| Short exercise |
Repeat exactly the lines between and including those that contain "# Triangle ring: one" and "in imported if". Output no other line.

==== Given records ====

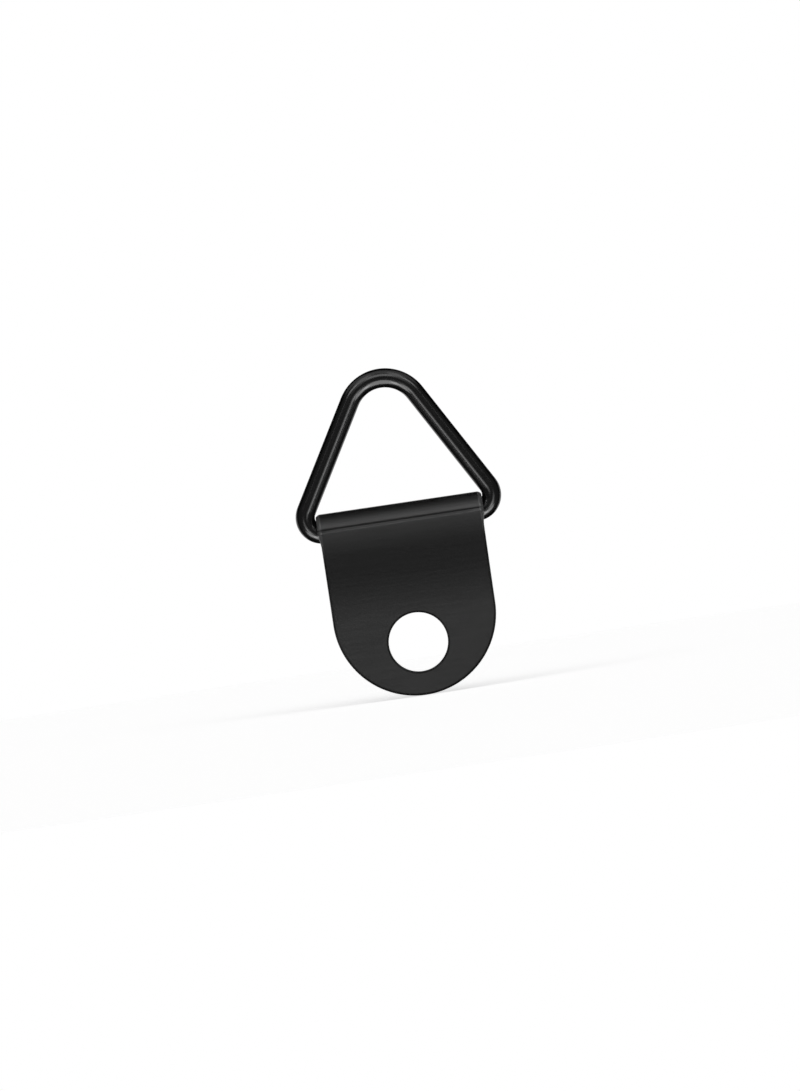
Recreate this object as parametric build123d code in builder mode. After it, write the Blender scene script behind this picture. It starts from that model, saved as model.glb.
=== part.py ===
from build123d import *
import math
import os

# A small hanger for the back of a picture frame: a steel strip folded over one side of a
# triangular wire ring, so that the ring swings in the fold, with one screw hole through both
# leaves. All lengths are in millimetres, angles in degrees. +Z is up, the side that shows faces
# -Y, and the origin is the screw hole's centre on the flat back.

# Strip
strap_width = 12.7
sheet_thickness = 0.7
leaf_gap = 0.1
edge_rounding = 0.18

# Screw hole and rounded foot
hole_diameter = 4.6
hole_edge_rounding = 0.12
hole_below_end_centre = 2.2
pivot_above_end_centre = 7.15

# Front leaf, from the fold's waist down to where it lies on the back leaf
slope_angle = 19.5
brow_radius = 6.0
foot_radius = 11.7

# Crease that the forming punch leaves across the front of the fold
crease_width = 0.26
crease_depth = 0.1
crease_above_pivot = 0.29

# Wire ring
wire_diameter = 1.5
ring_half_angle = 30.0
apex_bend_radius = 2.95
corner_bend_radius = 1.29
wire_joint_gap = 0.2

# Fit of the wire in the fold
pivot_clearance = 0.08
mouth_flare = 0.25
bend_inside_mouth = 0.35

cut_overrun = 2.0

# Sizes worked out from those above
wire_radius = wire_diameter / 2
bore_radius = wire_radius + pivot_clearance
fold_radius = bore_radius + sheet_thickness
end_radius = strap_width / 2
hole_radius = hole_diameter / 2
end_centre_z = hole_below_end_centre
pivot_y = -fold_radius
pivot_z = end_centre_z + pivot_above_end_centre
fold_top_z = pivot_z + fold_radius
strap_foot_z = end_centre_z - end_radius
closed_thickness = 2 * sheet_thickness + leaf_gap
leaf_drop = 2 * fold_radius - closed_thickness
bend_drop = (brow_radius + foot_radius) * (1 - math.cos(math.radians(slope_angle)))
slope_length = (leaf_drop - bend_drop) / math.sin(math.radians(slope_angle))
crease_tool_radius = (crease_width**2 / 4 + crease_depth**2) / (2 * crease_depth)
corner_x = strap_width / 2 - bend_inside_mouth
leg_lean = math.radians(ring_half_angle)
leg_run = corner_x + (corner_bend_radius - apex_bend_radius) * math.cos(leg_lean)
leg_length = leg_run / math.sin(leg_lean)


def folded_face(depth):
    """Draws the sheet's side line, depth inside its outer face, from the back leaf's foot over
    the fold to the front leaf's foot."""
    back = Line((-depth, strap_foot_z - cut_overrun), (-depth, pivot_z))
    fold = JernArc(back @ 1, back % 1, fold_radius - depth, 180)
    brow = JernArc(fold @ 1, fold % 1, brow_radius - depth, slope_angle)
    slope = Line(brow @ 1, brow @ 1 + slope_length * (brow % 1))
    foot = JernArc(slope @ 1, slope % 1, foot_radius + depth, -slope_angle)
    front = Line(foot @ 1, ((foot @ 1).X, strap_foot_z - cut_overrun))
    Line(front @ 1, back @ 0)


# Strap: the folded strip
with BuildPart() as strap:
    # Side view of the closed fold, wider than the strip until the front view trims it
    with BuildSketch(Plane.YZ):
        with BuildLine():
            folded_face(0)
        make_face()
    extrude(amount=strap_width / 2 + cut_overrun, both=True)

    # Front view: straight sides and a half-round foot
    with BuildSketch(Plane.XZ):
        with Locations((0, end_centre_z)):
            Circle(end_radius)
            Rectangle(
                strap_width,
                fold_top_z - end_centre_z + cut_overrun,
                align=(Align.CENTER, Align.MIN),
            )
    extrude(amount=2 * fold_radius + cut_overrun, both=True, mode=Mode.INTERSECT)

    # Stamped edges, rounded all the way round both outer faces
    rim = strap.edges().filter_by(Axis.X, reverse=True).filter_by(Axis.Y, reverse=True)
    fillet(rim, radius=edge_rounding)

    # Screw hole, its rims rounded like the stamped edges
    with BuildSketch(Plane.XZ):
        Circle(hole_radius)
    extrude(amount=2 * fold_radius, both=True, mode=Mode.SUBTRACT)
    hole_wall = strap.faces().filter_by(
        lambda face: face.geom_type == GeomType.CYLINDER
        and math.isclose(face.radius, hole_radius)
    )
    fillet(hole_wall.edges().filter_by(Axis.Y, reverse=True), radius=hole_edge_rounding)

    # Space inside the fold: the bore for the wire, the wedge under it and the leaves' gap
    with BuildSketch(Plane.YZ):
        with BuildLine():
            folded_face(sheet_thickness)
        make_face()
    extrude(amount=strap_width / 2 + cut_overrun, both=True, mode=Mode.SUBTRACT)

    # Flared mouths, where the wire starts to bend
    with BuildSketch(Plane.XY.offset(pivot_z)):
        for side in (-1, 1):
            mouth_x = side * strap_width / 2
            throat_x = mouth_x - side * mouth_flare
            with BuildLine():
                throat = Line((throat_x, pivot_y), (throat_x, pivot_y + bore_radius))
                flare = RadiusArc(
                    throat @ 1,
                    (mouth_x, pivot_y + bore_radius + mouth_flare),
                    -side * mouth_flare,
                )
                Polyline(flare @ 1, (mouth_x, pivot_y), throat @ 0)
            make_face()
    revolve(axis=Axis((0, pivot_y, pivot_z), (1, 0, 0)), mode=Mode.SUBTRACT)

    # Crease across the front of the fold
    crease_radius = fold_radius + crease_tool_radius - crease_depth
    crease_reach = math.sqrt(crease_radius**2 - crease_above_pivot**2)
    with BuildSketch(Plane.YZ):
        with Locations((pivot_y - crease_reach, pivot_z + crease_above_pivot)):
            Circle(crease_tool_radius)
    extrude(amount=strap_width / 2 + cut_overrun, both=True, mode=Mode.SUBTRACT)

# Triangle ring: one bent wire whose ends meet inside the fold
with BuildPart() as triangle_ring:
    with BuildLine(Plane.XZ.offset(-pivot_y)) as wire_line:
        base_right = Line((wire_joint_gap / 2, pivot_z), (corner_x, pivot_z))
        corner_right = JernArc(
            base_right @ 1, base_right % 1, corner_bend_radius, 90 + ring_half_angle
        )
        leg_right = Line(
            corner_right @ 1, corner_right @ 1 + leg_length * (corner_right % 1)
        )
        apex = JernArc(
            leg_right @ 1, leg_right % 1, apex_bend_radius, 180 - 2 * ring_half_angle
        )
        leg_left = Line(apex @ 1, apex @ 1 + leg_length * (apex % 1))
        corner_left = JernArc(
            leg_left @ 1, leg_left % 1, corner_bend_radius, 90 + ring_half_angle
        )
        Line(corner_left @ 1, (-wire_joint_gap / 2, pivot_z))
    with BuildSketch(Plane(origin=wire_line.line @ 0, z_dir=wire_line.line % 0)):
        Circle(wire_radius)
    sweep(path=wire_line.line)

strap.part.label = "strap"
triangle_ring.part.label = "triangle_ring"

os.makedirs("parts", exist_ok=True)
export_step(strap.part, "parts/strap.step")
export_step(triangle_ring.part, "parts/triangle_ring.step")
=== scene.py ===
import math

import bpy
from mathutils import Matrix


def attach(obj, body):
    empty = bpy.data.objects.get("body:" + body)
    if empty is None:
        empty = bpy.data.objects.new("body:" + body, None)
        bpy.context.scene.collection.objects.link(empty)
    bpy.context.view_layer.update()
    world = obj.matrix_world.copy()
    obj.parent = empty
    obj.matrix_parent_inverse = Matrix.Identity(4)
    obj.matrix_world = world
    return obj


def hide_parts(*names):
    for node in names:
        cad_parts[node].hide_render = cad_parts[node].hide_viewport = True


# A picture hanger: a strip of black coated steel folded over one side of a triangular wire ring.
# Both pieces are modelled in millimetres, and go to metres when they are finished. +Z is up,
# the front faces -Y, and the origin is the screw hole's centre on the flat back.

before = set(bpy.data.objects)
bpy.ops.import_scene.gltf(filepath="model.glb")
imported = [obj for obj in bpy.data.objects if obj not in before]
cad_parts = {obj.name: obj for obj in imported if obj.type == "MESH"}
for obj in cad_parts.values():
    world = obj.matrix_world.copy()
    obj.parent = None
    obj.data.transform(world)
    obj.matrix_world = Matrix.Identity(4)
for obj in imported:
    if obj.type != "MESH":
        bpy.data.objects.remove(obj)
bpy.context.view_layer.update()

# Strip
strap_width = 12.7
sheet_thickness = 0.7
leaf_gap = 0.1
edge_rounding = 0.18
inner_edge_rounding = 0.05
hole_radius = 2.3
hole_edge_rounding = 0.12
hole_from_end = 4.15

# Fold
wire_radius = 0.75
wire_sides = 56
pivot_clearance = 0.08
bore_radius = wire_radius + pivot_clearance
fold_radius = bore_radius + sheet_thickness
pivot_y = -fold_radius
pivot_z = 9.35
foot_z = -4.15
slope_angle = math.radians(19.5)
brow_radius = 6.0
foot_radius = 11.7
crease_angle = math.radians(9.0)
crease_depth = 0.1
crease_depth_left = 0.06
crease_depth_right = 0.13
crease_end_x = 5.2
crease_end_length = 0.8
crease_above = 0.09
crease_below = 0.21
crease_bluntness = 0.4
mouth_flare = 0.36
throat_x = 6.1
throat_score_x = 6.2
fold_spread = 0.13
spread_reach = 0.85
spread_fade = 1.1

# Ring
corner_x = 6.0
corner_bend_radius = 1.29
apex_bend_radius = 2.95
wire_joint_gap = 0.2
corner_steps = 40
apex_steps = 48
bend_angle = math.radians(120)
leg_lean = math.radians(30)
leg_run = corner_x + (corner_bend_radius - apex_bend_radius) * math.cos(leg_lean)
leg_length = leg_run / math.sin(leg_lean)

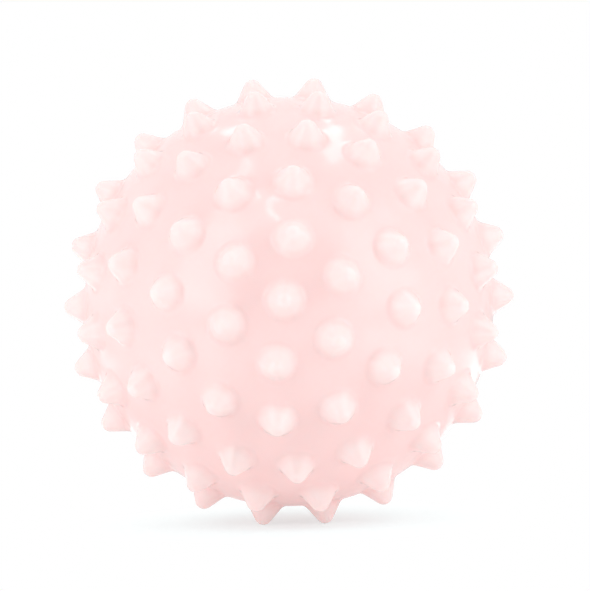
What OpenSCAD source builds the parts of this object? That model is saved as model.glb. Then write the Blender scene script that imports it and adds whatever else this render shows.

====

| Solved exercise |
# Triangle ring: one bent wire whose ends meet inside the fold
with BuildPart() as triangle_ring:
    with BuildLine(Plane.XZ.offset(-pivot_y)) as wire_line:
        base_right = Line((wire_joint_gap / 2, pivot_z), (corner_x, pivot_z))
        corner_right = JernArc(
            base_right @ 1, base_right % 1, corner_bend_radius, 90 + ring_half_angle
        )
        leg_right = Line(
            corner_right @ 1, corner_right @ 1 + leg_length * (corner_right % 1)
        )
        apex = JernArc(
            leg_right @ 1, leg_right % 1, apex_bend_radius, 180 - 2 * ring_half_angle
        )
        leg_left = Line(apex @ 1, apex @ 1 + leg_length * (apex % 1))
        corner_left = JernArc(
            leg_left @ 1, leg_left % 1, corner_bend_radius, 90 + ring_half_angle
        )
        Line(corner_left @ 1, (-wire_joint_gap / 2, pivot_z))
    with BuildSketch(Plane(origin=wire_line.line @ 0, z_dir=wire_line.line % 0)):
        Circle(wire_radius)
    sweep(path=wire_line.line)

strap.part.label = "strap"
triangle_ring.part.label = "triangle_ring"

os.makedirs("parts", exist_ok=True)
export_step(strap.part, "parts/strap.step")
export_step(triangle_ring.part, "parts/triangle_ring.step")
=== scene.py ===
import math

import bpy
from mathutils import Matrix


def attach(obj, body):
    empty = bpy.data.objects.get("body:" + body)
    if empty is None:
        empty = bpy.data.objects.new("body:" + body, None)
        bpy.context.scene.collection.objects.link(empty)
    bpy.context.view_layer.update()
    world = obj.matrix_world.copy()
    obj.parent = empty
    obj.matrix_parent_inverse = Matrix.Identity(4)
    obj.matrix_world = world
    return obj


def hide_parts(*names):
    for node in names:
        cad_parts[node].hide_render = cad_parts[node].hide_viewport = True


# A picture hanger: a strip of black coated steel folded over one side of a triangular wire ring.
# Both pieces are modelled in millimetres, and go to metres when they are finished. +Z is up,
# the front faces -Y, and the origin is the screw hole's centre on the flat back.

before = set(bpy.data.objects)
bpy.ops.import_scene.gltf(filepath="model.glb")
imported = [obj for obj in bpy.data.objects if obj not in before]
cad_parts = {obj.name: obj for obj in imported if obj.type == "MESH"}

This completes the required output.